En su obra Romantic Comedy, James Harvey observó que la cámara jamás atrapaba directamente, por así decirlo, la mirada de Klara. A través de este recurso Lubitsch sugería su perpetua incomodidad, su inestabilidad existencial y su huida patética de la realidad. Este juego al escondite resulta flagrante en la secuencia en cuestión.

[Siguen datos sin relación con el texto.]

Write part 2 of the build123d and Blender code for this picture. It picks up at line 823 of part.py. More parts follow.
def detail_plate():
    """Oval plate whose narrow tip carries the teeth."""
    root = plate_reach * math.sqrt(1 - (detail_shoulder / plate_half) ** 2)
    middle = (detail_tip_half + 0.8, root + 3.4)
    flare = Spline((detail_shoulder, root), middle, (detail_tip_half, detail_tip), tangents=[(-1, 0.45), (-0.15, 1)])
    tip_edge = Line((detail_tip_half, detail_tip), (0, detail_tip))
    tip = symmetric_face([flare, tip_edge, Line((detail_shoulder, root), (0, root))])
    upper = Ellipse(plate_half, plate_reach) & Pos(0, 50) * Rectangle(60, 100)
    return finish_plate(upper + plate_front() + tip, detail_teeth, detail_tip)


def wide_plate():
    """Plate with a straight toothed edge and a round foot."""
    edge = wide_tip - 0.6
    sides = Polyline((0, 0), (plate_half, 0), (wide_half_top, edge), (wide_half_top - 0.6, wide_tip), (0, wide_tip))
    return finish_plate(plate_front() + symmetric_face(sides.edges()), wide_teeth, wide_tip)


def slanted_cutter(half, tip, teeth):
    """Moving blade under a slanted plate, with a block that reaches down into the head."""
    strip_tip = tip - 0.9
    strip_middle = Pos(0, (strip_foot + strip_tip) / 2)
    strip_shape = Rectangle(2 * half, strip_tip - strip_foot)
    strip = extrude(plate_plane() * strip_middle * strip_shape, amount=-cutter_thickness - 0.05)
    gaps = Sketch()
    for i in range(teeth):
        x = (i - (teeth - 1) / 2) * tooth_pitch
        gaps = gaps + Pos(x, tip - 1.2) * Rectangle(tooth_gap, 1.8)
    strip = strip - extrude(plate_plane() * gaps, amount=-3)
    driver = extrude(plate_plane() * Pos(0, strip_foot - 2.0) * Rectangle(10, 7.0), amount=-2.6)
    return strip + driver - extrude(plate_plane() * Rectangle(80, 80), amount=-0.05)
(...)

Kralik (James Stewart) visita a Klara que está en cama, víctima de una depresión: plano de conjunto, con la cámara colocada al lado de la cama, Klara tumbada de perfil en el borde izquierdo del encuadre y Kralik de pie, cara a nosotros. Él la mira, ella está ensimismada. En el siguiente plano, él se ha sentado y Klara queda encuadrada de medio perfil: su mirada oscila de derecha a izquierda, y sólo reposa brevemente sobre Kralik cuando él se declara responsable de su indisposición. Un plano más cercano, con Kralik de espaldas y Klara de frente, tampoco consigue captar su mirada, que huye obstinadamente hacia la derecha del encuadre, ¡como si la cámara la incomodara! El montaje que sigue alterna los ejes que se acaban de describir, con las mismas dificultades para detener la mirada de Klara. He aquí, sin embargo, que su tía abre la puerta para entregar a la joven una carta portadora de buenas noticias. La puerta está frente a la cama y, por lo tanto, frente a Klara. Lubitsch nos sorprende entonces adoptando repentinamente el punto de vista subjetivo de este tercer personaje. Al hacerlo, retiene la alegría de Klara atrapando por primera vez, pero de manera muy fugaz, su mirada. Unos segundos más tarde, la cámara se coloca de nuevo en el sitio que ocupaba al principio de la secuencia: una vez más se le ha escapado la mirada de Klara.

Sea la actriz a la que dirige frágil como Margaret Sullavan, impasible como Marlene Dietrich o afectada como Jeanette MacDonald, Lubitsch siempre logra que su actuación concuerde a la vez con la verdad del personaje y la intensidad del momento. La cámara es el instrumento ideal para ajustar esta correspondencia, imprimirle su respiración, subrayar detalles cruciales. La mirada de la cámara justifica la interpretación de la actriz, magnetiza su presencia, registra su carisma y a veces, mejor aún, hace que resulte indispensable para la vida de la película.